TENANT implied covenant;

a. COVENANT TO PAY RENT: The tenant has the duty to pay rent. The rent must be certain and the date of payment must be precise covenant to pay rent may be provide as follows: “The rent reserved shall be payable in advance and if not paid on the second day of the expiration of the current rent it shall be lawful for the landlord to re-enter upon the demised premises and determine same.”

b. COVENANT TO REPAIR: The tenant has the duty to put the demised premises in a good and tenantable repair or good condition sometimes the repairs is limited to inferior while the lessor takes care of the exterior

c. COVENANT NOT TO ASSIGN: A lessee has the freedom to transfer his estate to a third party. This right may be qualified by a clause in the covenant that the tenant“shall not assign or underlet”. The covenant may be absolute or conditional. An absolute covenant is one which imposes an unconditional prohibition on transfer upon the tenant on the other hand, a qualified covenant is one which subjects the right of tenant to transfer to the consent of the lessor. This may be further qualified to the effect that the lessor’s consent shall not be unreasonably withheld, see InternationalDrilling Fluids Ltd. v. Louisville Investment (Lux bridge) Ltd. (1986) L.R. Chan. Div. 513.

d. COVENANT TO DELIVER UP POSSESSION:Covenant by lessee to yield and deliver up the demised premises upon the expiration of the term he can contain appears an assurance on the part of the lessee that the lessor shall have peaceable possession of the demised premises at the expiration of the term. Possession is delivered when the tenant returns the keys of the premises and the landlord accept then the landlord accepts them with the intention of changing possession.
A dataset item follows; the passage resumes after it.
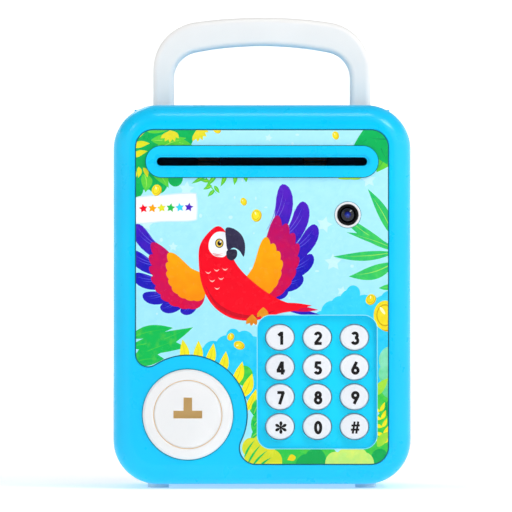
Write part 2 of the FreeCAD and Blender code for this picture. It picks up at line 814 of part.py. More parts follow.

A tenant cannot be regarded as having delivered if he vacates in the premises but retain the keys thereby preventing the landlord from entering into possession, see Asoropa v. Orelaja (1976) 5 CCHCJ pg. 1405 High Court Lagos. The effect of the breach of the covenant at common law is the tenant’s liability for damages. This will include the rentof the premises during which time the landlord is kept out of possession and the cost of an action brought against him to recover possession.
REMEDIES FOR BREACH OF COVENANT

1. COVENANT TO PAY RENT

a. DISTRESS: At common law, the landlord seize and sell goods found on the demised premises whether it belongs to the tenant or a stranger in payment of the arrears of rent without recourse to court. But under the recovery of premise law, the remedy is only available to the landlord executing a court judgment for arrears of rents in accordance with the sheriff and civil process law and the court on being satisfied that a tenant has defaulted in paying the standard rent fixed. The court may order that the tenant property be distrained, see Section 7(1) of the Rent Control and Recovery of Presidential Premise Edict No 6, 1977, Lagos state; Sheriff and Civil Process Act Cap 407 LFN 1990.

b. ACTION FOR ARREARS OF RENTS: A landlord may recover arrears of rents by action. However, this action is not available where the landlord has levied a distress, unless the proceeds from the distrained good is insufficient to satisfy the arrears, see Archbold v. Scully (1861) 9 H.L.C. 360

c. ACTION FOR FORFEITURE: The landlord may re-enter the premises upon a breach of the covenant to pay rent by the tenant. But since the law generally leans against forfeiture, no acting for forfeiture will lie in the absence of a forfeiture clause in a lease agreement.
DETERMINATION OF LEASES

A lease or tenancy may be determined by;

I. SURRENDER: A lessee or tenant may yield up the remainder of his interest in the land to his lessor or landlord. If a tenant surrender to lease to his immediate landlord who accepts the surrender, the lease merges in the landlord’s reversion and is extinguished. The surrender must be to the immediate landlord; a transfer of the lease to a superior landlord does not amount to surrender but operates merely as an assignment of the lease. If “A” leases to “B” for 99years and “B” subleases to “C” for 2 years, C’s lease will be extinguished by surrender. If he transfer it to B, but not if he transfers it to A.

II. MERGER: The term of years (i.e. the lease) and the reversion are concurrent interests that cannot be held by one and the same person at the same time. If the lessor conveys in fee simple, the term or lease is at common law alienated. If the lessor transfers his freehold to the lessee, the lease is determined immediately at common law

III. EFFLUXION OF TIME: Where the tenancy is for a fixed term, it stands determined automatically at the expiration of the term and no formal steps need be taken to put it to an end.

IV. NOTICE TO QUIT: At common law, a notice to Quit is required to bring an end to all forms of periodic tenancy and tenancy for a fixed term if a stipulation to that effect appears in the lease agreement, see Obadina v. Agro Service Corporation (1985) HCNLR p. 215. In the case of a yearly tenancy, it is usual to give half a year’s Notice (Six months) while Notice of termination in the case of other periodic tenancies such as weekly, monthly, quarterly and half yearly tenancy is the full period corresponding to the type of periodic tenancy in question.

V. FRUSTRATION: The question whether a lease can be frustrated was answered in the affirmative by the Supreme Court in Araka v. Mornier Construction Co Nig. Ltd (1978) 98 S.C. pg. 98.